The Social Distancing Playlist, Day 158. The Band, “Stage Fright” (1970). Posted 8/19/2020. — The Band’s third album, “Stage Fright,” was released 50 years ago this week. While not quite matching the gorgeously rustic authenticity (and antiquity) of the group’s first two records, there was much to savor here. The title tune, for instance, was a cornerstone work for keyboardist Garth Hudson, whose textural orchestrations drove the entire album, and bassist/vocalist Rick Danko. In contrast to the country/soul tenor of Levon Helm, Danko’s singing revealed a more disquieting vulnerability.

The Social Distancing Playlist, Day 159. Derek and the Dominos, “Bell Bottom Blues” (1970). Posted 8/20/2020 — Was 1970’s “Layla and Other Assorted Love Songs” Eric Clapton’s magnum opus? Probably. With two previous supergroups having crashed, the guitarist pulled the keyboardist (Bobby Whitlock) from Delaney & Bonnie & Friends, Joe Cocker’s rhythm section (Carl Radle and Jim Gordon) and a second guitarist whose blues/soul command equaled his own (Duane Allman) to form Derek and the Dominos. It cut “Layla,” briefly toured without Allman and dissolved. But what an astounding document of blues-saturated romantic torment it left. “Bell Bottom Blues” is indicative of the record’s scorched soulfulness.

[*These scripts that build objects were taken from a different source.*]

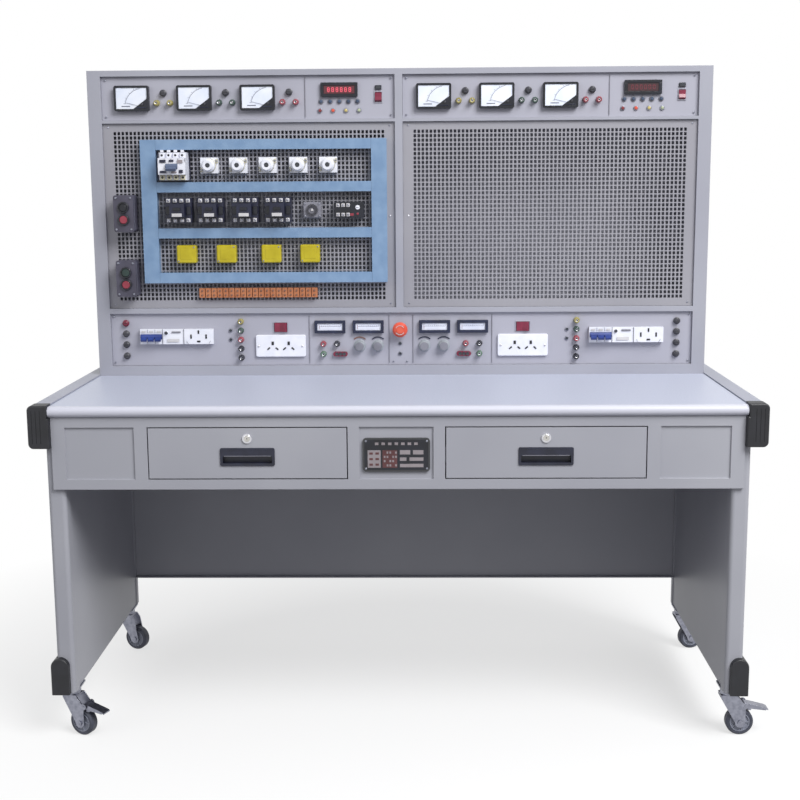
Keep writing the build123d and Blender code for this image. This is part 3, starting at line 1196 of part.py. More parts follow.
def write_board_devices():
    save("wiring_ducts", *wiring_ducts())
    save("screw_fuses", *[screw_fuse(x) for x in SCREW_FUSE_X])
    save("contactors", *[contactor(x) for x in CONTACTOR_X])
    save("relays", timer_base(), thermal_relay(), *[relay_box(x) for x in BOX_X])
    save("terminal_strip", terminal_strip())
    save("button_stations", *[button_station(z) for z in STATION_Z])


def write_controls():
    upper, lower = STATION_Z
    save("upper_station_black_button", station_button(upper, 1))
    save("upper_station_red_button", station_button(upper, -1))
    save("lower_station_green_button", station_button(lower, 1))
    save("lower_station_red_button", station_button(lower, -1))
    save("estop_button", estop_button())
    save("rcd_lever", lever(RCD_X, RCD_Z, RCD_LEVER, MESH_Y - RCD_DEPTH - RCD_NOSE_PROUD, 1))
    for number, x in enumerate(KNOB_X, 1):
        save(f"regulator_knob_{number}", regulator_knob(x))
    for place, name in enumerate(SIDES):
        save(f"breaker_lever_{name}",
             lever(BREAKER_LEFT_X[place] + BREAKER_WIDTH / 2, BREAKER_Z, BREAKER_WIDTH - 4,
                   PANEL_Y - NOSE_PROUD, 3))
        save(f"upper_rocker_{name}",
             rocker(upper_rocker_places()[place], UPPER_ROCKER_Z, *UPPER_ROCKER, True))
        save(f"lower_rocker_{name}", rocker(OUTLET_X[place], LOWER_ROCKER_Z, *LOWER_ROCKER, False))


def main():
    os.makedirs("parts", exist_ok=True)
    write_desk()
    write_casters()
    write_console()
    write_instruments()
    write_board_devices()
    write_controls()


main()
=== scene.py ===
# %% [markdown]
# # An electrician training bench
# The bench is a steel desk on casters with a console of instruments on it. Its solids come
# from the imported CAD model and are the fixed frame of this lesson. We give them their real
# finishes, and build in mesh code what the solids only stand for: the perforated boards,
# dials, sockets, lamps and labels. The first cell loads the frame and keeps its size.

# %% Load the frame
from itertools import product
from math import cos, pi, radians, sin

import bmesh
import bpy
from mathutils import Matrix, Vector


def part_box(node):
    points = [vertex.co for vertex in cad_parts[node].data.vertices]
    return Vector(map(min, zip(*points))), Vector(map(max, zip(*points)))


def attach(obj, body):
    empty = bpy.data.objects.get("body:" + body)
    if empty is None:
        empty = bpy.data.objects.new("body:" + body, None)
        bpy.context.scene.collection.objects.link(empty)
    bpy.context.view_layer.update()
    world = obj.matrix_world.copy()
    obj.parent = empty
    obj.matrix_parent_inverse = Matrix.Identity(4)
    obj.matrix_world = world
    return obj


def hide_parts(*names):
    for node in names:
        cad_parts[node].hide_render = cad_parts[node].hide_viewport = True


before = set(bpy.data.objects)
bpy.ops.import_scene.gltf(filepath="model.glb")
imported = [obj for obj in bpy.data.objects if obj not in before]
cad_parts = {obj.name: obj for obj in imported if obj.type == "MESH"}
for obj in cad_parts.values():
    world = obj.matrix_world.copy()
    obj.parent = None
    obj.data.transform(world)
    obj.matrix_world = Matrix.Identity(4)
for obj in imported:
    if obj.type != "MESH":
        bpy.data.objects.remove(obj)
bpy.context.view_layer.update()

bench = bpy.context.scene

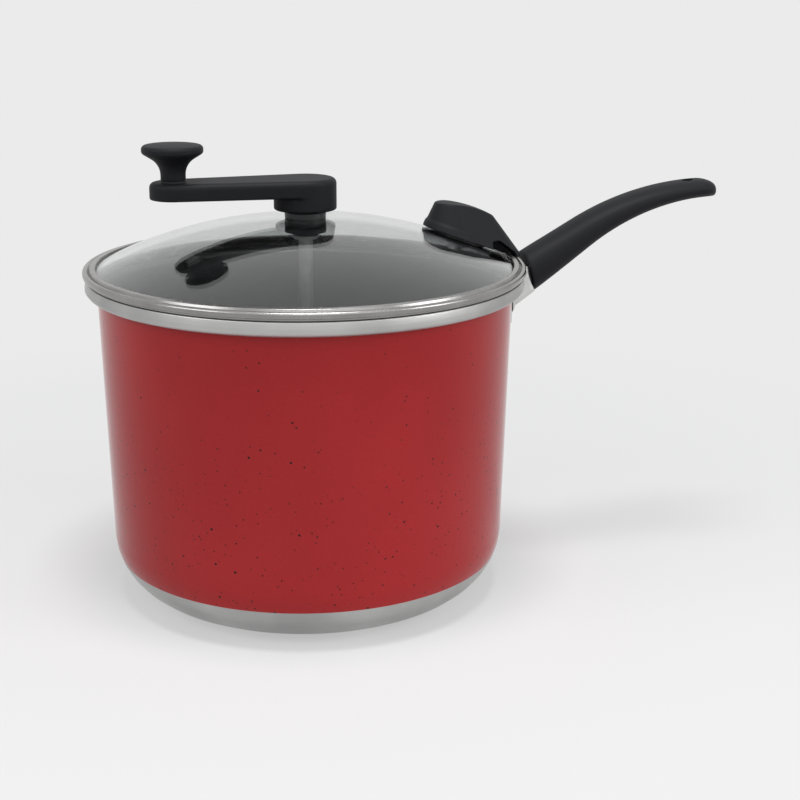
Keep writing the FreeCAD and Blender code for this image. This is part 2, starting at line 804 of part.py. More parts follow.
# ------------------------------------------------------------------ glass lid
# Tempered glass, slumped to a shallow dome, with a steel band rolled round its edge that
# seats on the pot's rim.


def glass_outline(sketch, bore):
    """Half section of the domed glass, from a bore to its edge."""
    under = "(dome_radius - glass_thickness)"
    outline(
        sketch,
        [
            (bore, dome_height(bore, "-glass_thickness")),
            ("glass_edge_radius", dome_height("glass_edge_radius", "-glass_thickness")),
            ("glass_edge_radius", dome_height("glass_edge_radius")),
            (bore, dome_height(bore)),
        ],
        {0: (under, "0", "dome_centre"), 2: ("dome_radius", "0", "dome_centre")},
    )


lid_glass = new_body("lid_glass")
glass = new_sketch(lid_glass)
glass_outline(glass, "glass_hole_radius")
turned(lid_glass, glass)


def dome_sketch(body, out):
    """A sketch square to the glass on the grip's screw line, at a distance out from the glass."""
    x, z = dome_place(out)
    return placed_sketch(body, "top", (x, "0", z), (0, 1, 0), "grip_polar")


glass_hole = dome_sketch(lid_glass, "glass_thickness")
disc(glass_hole, "grip_screw_hole_radius")
pocket(lid_glass, glass_hole, "3 * glass_thickness")

bead_top = f"({dome_height('band_lip_radius')} + band_bead_rise)"
bead_edge = "(band_lip_radius + band_bead_width)"
skirt_foot = "(band_bottom - band_skirt_drop)"
skirt_inside = "(band_skirt_radius - band_skirt_width)"
lid_rim_band = turned_body(
    "lid_rim_band",
    [
        ("band_lip_radius", f"{dome_height('band_lip_radius', '-glass_thickness')} - band_lip_drop"),
        (skirt_inside, f"{dome_height(skirt_inside, '-glass_thickness')} - band_lip_drop"),
        (skirt_inside, skirt_foot),
        ("band_skirt_radius", skirt_foot),
        ("band_skirt_radius", "band_bottom"),
        ("band_seat_radius", "band_bottom"),
        ("band_seat_radius", "band_roll_low"),
        ("band_outer_radius", "band_roll_low"),
        ("band_outer_radius", "band_roll_height"),
        ("band_roll_inner_radius", "band_roll_height"),
        ("band_roll_inner_radius", "band_groove_height"),
        ("band_groove_radius", "band_groove_height"),
        (bead_edge, bead_top),
        ("band_lip_radius", bead_top),
    ],
)
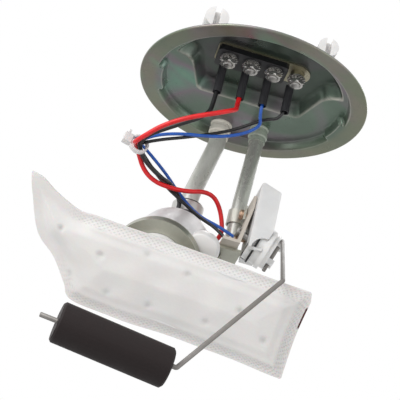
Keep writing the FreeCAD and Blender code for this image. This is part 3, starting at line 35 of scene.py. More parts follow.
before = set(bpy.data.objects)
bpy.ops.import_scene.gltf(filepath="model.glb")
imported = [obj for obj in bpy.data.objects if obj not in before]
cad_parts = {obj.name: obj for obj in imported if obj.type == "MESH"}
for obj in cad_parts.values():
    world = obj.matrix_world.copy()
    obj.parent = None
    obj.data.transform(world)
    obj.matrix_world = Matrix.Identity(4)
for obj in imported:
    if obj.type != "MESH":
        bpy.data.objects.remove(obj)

MM = 0.001


# Settings


class FUELPUMP_PG_metal(bpy.types.PropertyGroup):
    """Colours and polish of the metal pieces."""

    flange: bpy.props.FloatVectorProperty(
        name="Flange", description="Zinc plating of the flange", subtype="COLOR", size=3,
        default=(0.138, 0.196, 0.150), min=0.0, max=1.0)
    flange_tint: bpy.props.FloatVectorProperty(
        name="Flange tint", description="Violet bloom in the zinc plating", subtype="COLOR", size=3,
        default=(0.235, 0.178, 0.222), min=0.0, max=1.0)
    tube: bpy.props.FloatVectorProperty(
        name="Tube", description="Plated steel of the two lines", subtype="COLOR", size=3,
        default=(0.660, 0.665, 0.615), min=0.0, max=1.0)
    collar: bpy.props.FloatVectorProperty(
        name="Collar", description="Brazed collars below the flange", subtype="COLOR", size=3,
        default=(0.420, 0.470, 0.400), min=0.0, max=1.0)
    can: bpy.props.FloatVectorProperty(
        name="Pump case", description="Drawn steel case of the pump", subtype="COLOR", size=3,
        default=(0.640, 0.630, 0.640), min=0.0, max=1.0)
    bracket: bpy.props.FloatVectorProperty(
        name="Bracket", description="Olive plating of the brackets", subtype="COLOR", size=3,
        default=(0.360, 0.362, 0.305), min=0.0, max=1.0)
    bright: bpy.props.FloatVectorProperty(
        name="Bright steel", description="Nuts, washers, studs and the float wire", subtype="COLOR", size=3,
        default=(0.420, 0.410, 0.395), min=0.0, max=1.0)
    yellow: bpy.props.FloatVectorProperty(
        name="Yellow zinc", description="Earth plate and its collar", subtype="COLOR", size=3,
        default=(0.400, 0.370, 0.250), min=0.0, max=1.0)
    copper: bpy.props.FloatVectorProperty(
        name="Copper", description="Windings, bars, bearings and contact springs", subtype="COLOR", size=3,
        default=(0.560, 0.270, 0.150), min=0.0, max=1.0)
    polish: bpy.props.FloatProperty(
        name="Polish", description="Lowest roughness of the plated steel", default=0.24, min=0.05, max=0.9,
        subtype="FACTOR")


class FUELPUMP_PG_flange(bpy.types.PropertyGroup):
    """Pressed form of the flange."""

    wall_run: bpy.props.FloatProperty(
        name="Wall run", description="How far the pocket's wall takes to reach its ceiling", default=0.0048,
        min=0.001, max=0.01, unit="LENGTH", subtype="DISTANCE", precision=4)
    corner: bpy.props.FloatProperty(
        name="Corner", description="Rounding of the pocket's outline", default=0.0055, min=0.001, max=0.015,
        unit="LENGTH", subtype="DISTANCE", precision=4)
    notch: bpy.props.FloatProperty(
        name="Notch", description="Depth of the two locating notches in the step", default=0.0030, min=0.0,
        max=0.006, unit="LENGTH", subtype="DISTANCE", precision=4)
    rings: bpy.props.IntProperty(name="Rings", description="Rings from the centre to the rim", default=150,
                                 min=40, max=300)
    spokes: bpy.props.IntProperty(name="Spokes", description="Points round each ring", default=420, min=90,
                                  max=720)


class FUELPUMP_PG_plastic(bpy.types.PropertyGroup):
    """Colours of the moulded pieces."""

    white: bpy.props.FloatVectorProperty(
        name="White", description="Caps, isolator and strainer collar", subtype="COLOR", size=3,
        default=(0.800, 0.785, 0.775), min=0.0, max=1.0)
    nylon: bpy.props.FloatVectorProperty(
        name="Nylon", description="Natural nylon of the level sender", subtype="COLOR", size=3,
        default=(0.760, 0.755, 0.745), min=0.0, max=1.0)
    black: bpy.props.FloatVectorProperty(
        name="Black", description="Terminal block, connector shell and sleeves", subtype="COLOR", size=3,
        default=(0.012, 0.012, 0.014), min=0.0, max=1.0)
    amber: bpy.props.FloatVectorProperty(
        name="Amber", description="Filled resin of the impeller and its housing", subtype="COLOR", size=3,
        default=(0.480, 0.380, 0.230), min=0.0, max=1.0)
    float_body: bpy.props.FloatVectorProperty(
        name="Float", description="Closed-cell rubber of the float", subtype="COLOR", size=3,
        default=(0.0150, 0.0105, 0.0105), min=0.0, max=1.0)


class FUELPUMP_PG_wires(bpy.types.PropertyGroup):
    """Sizes and colours of the four wires."""

    thick: bpy.props.FloatProperty(
        name="Pump wire", description="Diameter of the two pump wires", default=0.0024, min=0.0005,
        max=0.01, unit="LENGTH", subtype="DISTANCE", precision=4)
    thin: bpy.props.FloatProperty(
        name="Sender wire", description="Diameter of the two sender wires", default=0.0017, min=0.0005,
        max=0.01, unit="LENGTH", subtype="DISTANCE", precision=4)
    red: bpy.props.FloatVectorProperty(
        name="Red", description="Pump feed wire", subtype="COLOR", size=3,
        default=(0.780, 0.008, 0.012), min=0.0, max=1.0)
    blue: bpy.props.FloatVectorProperty(
        name="Blue", description="Sender signal wire", subtype="COLOR", size=3,
        default=(0.018, 0.115, 0.520), min=0.0, max=1.0)
    black: bpy.props.FloatVectorProperty(
        name="Black", description="Earth wires", subtype="COLOR", size=3,
        default=(0.007, 0.007, 0.008), min=0.0, max=1.0)


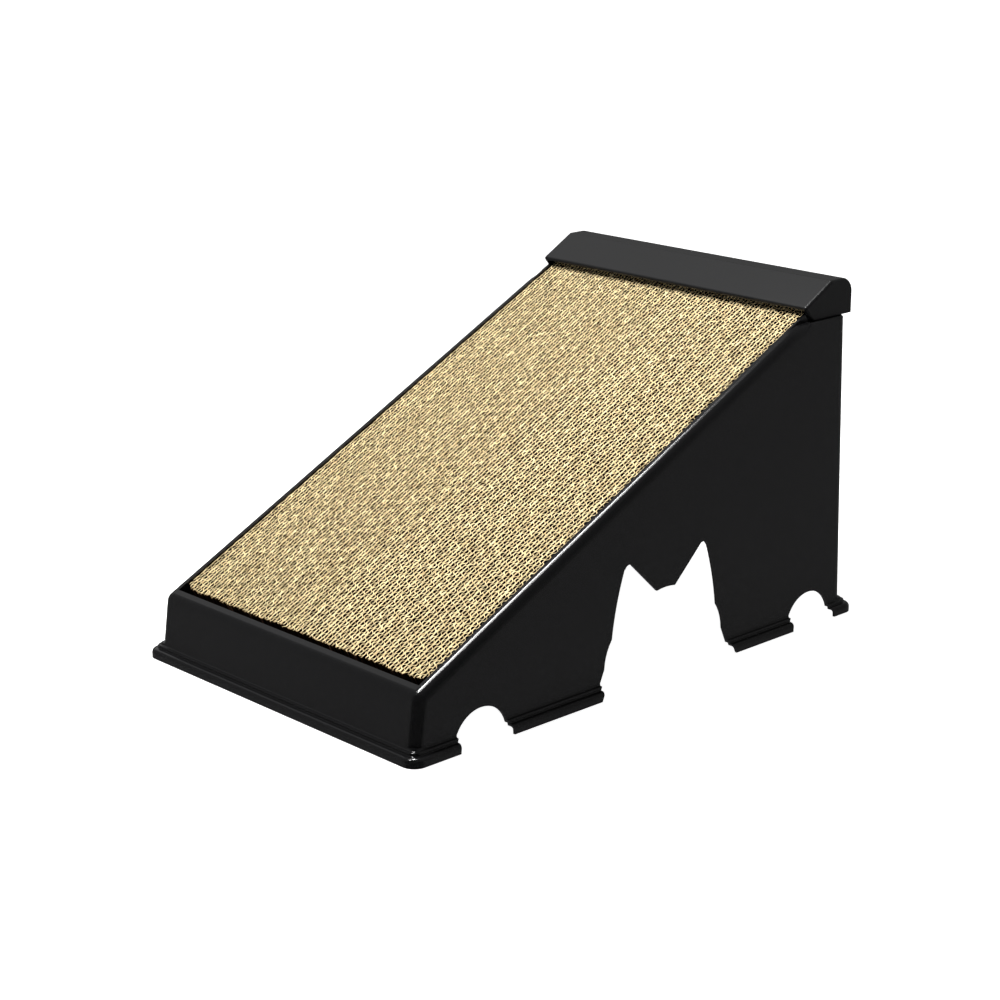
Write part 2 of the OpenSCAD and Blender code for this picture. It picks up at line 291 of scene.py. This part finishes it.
def build_strip(node, rng, look):
    """One strip of double-wall board: three liners with a fluted sheet between each pair."""
    low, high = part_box(node)
    x0, x1 = low.x / MM, high.x / MM
    pad_start = TRAY_FRONT / math.cos(SLOPE) + TRAY_LEN - TRAY_END_GAP - PAD_LEN
    thick = x1 - x0
    foot = -PAD_SUNK - PAD_H
    sheets = []
    inset = PAPER * 0.5 + SKIN
    for share in (0.0, WIDE_SHARE, 1.0):
        sheets.append((x0 + inset + share * (thick - 2 * inset), 0.0))
    for first, last in ((0.0, WIDE_SHARE), (WIDE_SHARE, 1.0)):
        middle = x0 + inset + (first + last) / 2 * (thick - 2 * inset)
        sheets.append((middle, (last - first) / 2 * (thick - 2 * inset) - FLUTE_GAP))
    phase = rng.uniform(0.0, 2 * math.pi)
    corners, faces, tone_and_painted_shade = [], [], []
    count = 0
    for number, (centre, sway) in enumerate(sheets):
        trim = corner_trim(min(centre - PAD_X0, PAD_X1 - centre))
        ragged = 0.5 + 0.7 * math.sin(centre / 17.0) * math.sin(centre / 7.0 + 1.0)
        start = pad_start + trim - END_OVERHANG + abs(rng.normal(ragged, 0.5))
        end = pad_start + PAD_LEN - trim - abs(rng.normal(0.3, 0.4))
        samples = int((end - start) / SAMPLE_STEP)
        s = np.linspace(start, end, samples)
        wave = phase + number * 0.6 + smooth_noise(rng, samples, 60) * 0.7
        crush = 1.0 - 0.2 * np.clip(smooth_noise(rng, samples, 10), 0.0, 1.0)
        ripple = np.clip(CREST_CLIP * np.sin(2 * math.pi * s / FLUTE_PITCH + wave), -1.0, 1.0)
        x = centre + sway * crush * ripple
        x = x + smooth_noise(rng, samples, 9) * look["wander"]
        steep = np.sqrt(1.0 + np.gradient(x, s) ** 2)
        crushed = patch(centre, s)
        uneven = 1.0 + 0.40 * smooth_noise(rng, samples, 3) + look["patches"] * crushed
        spots = np.clip(0.6 * smooth_noise(rng, samples, 4) + crushed - 0.5, 0.0, 1.0)
        width = look["flute" if sway else "liner"] * uneven + look["spots"] * spots
        height = (-PAD_SUNK - 0.05 - look["rough"] * (0.5 + 0.5 * smooth_noise(rng, samples, 4))
                  - 0.2 * rng.uniform(0.0, 1.0, samples))
        half = look["liner"] / 2
        x = np.clip(x, x0 + half * 0.5, x1 - half * 0.5)
        width = np.minimum(width * steep, MAX_WIDTH)
        px, ps, pn = sheet_sections(x, width, height, s, foot)
        corners.append(slope_to_frame(px, ps, pn).reshape(-1, 3))
        faces.append(sheet_faces(samples, count))
        glow = np.clip(look["glow"] + 0.34 * smooth_noise(rng, samples, 3)
                       + 0.10 * rng.uniform(-1.0, 1.0, samples) + rng.normal(0.0, 0.05), 0.0, 1.0)
        # painted shade: from the crushed edge down, the paper turns almost black, standing in for the
        # shade inside the flutes
        depth = np.clip((height[:, None] - pn) / PAINTED_SHADE_DEPTH, 0.0, 1.0)
        cut = np.clip(1.0 - np.minimum(s - start, end - s) / END_DEPTH, 0.0, 1.0)
        glow, cut = (np.repeat(shade[:, None], 6, axis=1) for shade in (glow, cut))
        tone_and_painted_shade.append(np.stack([glow, depth, cut, np.ones_like(depth)], axis=-1).reshape(-1, 4))
        count += samples * 6
    mesh = bpy.data.meshes.new(node + "_board")
    mesh.from_pydata(np.concatenate(corners).tolist(), [], np.concatenate(faces).tolist())
    # the paper attribute carries the random tone, the painted shade inside the flutes and the darkening
    # towards the sheets' ends
    layer = mesh.color_attributes.new("paper", "FLOAT_COLOR", "POINT")
    layer.data.foreach_set("color", np.concatenate(tone_and_painted_shade).astype(np.float32).ravel())
    mesh.update()
    piece = bpy.data.objects.new(node + "_board", mesh)
    bpy.context.scene.collection.objects.link(piece)
    return piece


def board_material(name, pale, brown):
    """Kraft paper: pale to brown at random where the cut edge catches light, painted almost black below
    it as painted shade down in the flutes, and darker brown towards each sheet's ends.
    """
    material = bpy.data.materials.new(name)
    material.use_nodes = True
    tree = material.node_tree
    shader = tree.nodes["Principled BSDF"]
    shader.inputs["Roughness"].default_value = 0.9
    shader.inputs["Specular IOR Level"].default_value = 0.15
    paper = tree.nodes.new("ShaderNodeAttribute")
    paper.attribute_name = "paper"
    split = tree.nodes.new("ShaderNodeSeparateColor")
    tone = tree.nodes.new("ShaderNodeMix")
    tone.data_type = "RGBA"
    tone.inputs["A"].default_value = (*brown, 1.0)
    tone.inputs["B"].default_value = (*pale, 1.0)
    # painted shade: mixes the paper towards near-black down in the flutes
    painted_shade_mix = tree.nodes.new("ShaderNodeMix")
    painted_shade_mix.data_type = "RGBA"
    painted_shade_mix.inputs["B"].default_value = (0.008, 0.0045, 0.003, 1.0)
    ends = tree.nodes.new("ShaderNodeMix")
    ends.data_type = "RGBA"
    ends.inputs["B"].default_value = (0.16, 0.075, 0.035, 1.0)
    soften = tree.nodes.new("ShaderNodeMath")
    soften.operation = "MULTIPLY"
    soften.inputs[1].default_value = 0.7
    tree.links.new(paper.outputs["Color"], split.inputs["Color"])
    tree.links.new(split.outputs["Red"], tone.inputs["Factor"])
    tree.links.new(tone.outputs["Result"], painted_shade_mix.inputs["A"])
    tree.links.new(split.outputs["Green"], painted_shade_mix.inputs["Factor"])
    tree.links.new(painted_shade_mix.outputs["Result"], ends.inputs["A"])
    tree.links.new(split.outputs["Blue"], soften.inputs[0])
    tree.links.new(soften.outputs[0], ends.inputs["Factor"])
    tree.links.new(ends.outputs["Result"], shader.inputs["Base Color"])
    return material


add_camera()
add_room()
add_floor()
strip_ends = (Vector((-0.10, -0.68, 1.27)), Vector((-0.10, 0.15, 1.33)))
add_strip_light("overhead_strip", *strip_ends, 0.08, 30.0)
add_softbox("left_softbox", (-0.80, 0.20, 0.55), 1.9, (1.3, 1.3), 2.2)

finish_moulding("housing", black_plastic("housing_plastic", (0.0042, 0.0042, 0.0045), 0.17))
finish_moulding("top_cap", black_plastic("cap_plastic", (0.0035, 0.0035, 0.0038), 0.38))

strip_nodes = sorted(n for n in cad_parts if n.startswith("pad_strip_"))
PAD_X0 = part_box(strip_nodes[0])[0].x / MM
PAD_X1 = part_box(strip_nodes[-1])[1].x / MM
LEFT_STRIPS = 20
SHARED_LOOK = {"glow": 0.68, "patches": 0.45, "spots": 0.9}
LEFT_LOOK = {"liner": 0.48, "flute": 0.50, "rough": 0.4, "wander": 0.26, **SHARED_LOOK}
RIGHT_LOOK = {"liner": 0.54, "flute": 0.52, "rough": 0.3, "wander": 0.22, **SHARED_LOOK}
BROWN = (0.34, 0.22, 0.085)
left_board = board_material("left_board", (0.86, 0.71, 0.40), BROWN)
right_board = board_material("right_board", (0.86, 0.71, 0.41), BROWN)

for number, node in enumerate(strip_nodes):
    left = number < LEFT_STRIPS
    rng = np.random.default_rng(SEED + number)
    strip = build_strip(node, rng, LEFT_LOOK if left else RIGHT_LOOK)
    strip.data.materials.append(left_board if left else right_board)
    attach(strip, "pad")
    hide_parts(node)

The Social Distancing Playlist, Day 160. The Beatles, “While My Guitar Gently Weeps” (1968). Posted 8/21/2020. — Underestimating the songwriting abilities of George Harrison may have been one of the very few design flaws within the Beatles’ pop reign of the 1960s. But with 1968’s “The Beatles” (the double-disc work known as the White Album) revealing the band in disarray, Harrison went for broke. In recording one of his finest works, “While My Guitar Gently Weeps,” he enlisted Eric Clapton to handle lead guitar duties – a bold move given Harrison’s own command of the instrument. The result: a majestic reflection on global fracture that echoed the Beatles’ own tattered state.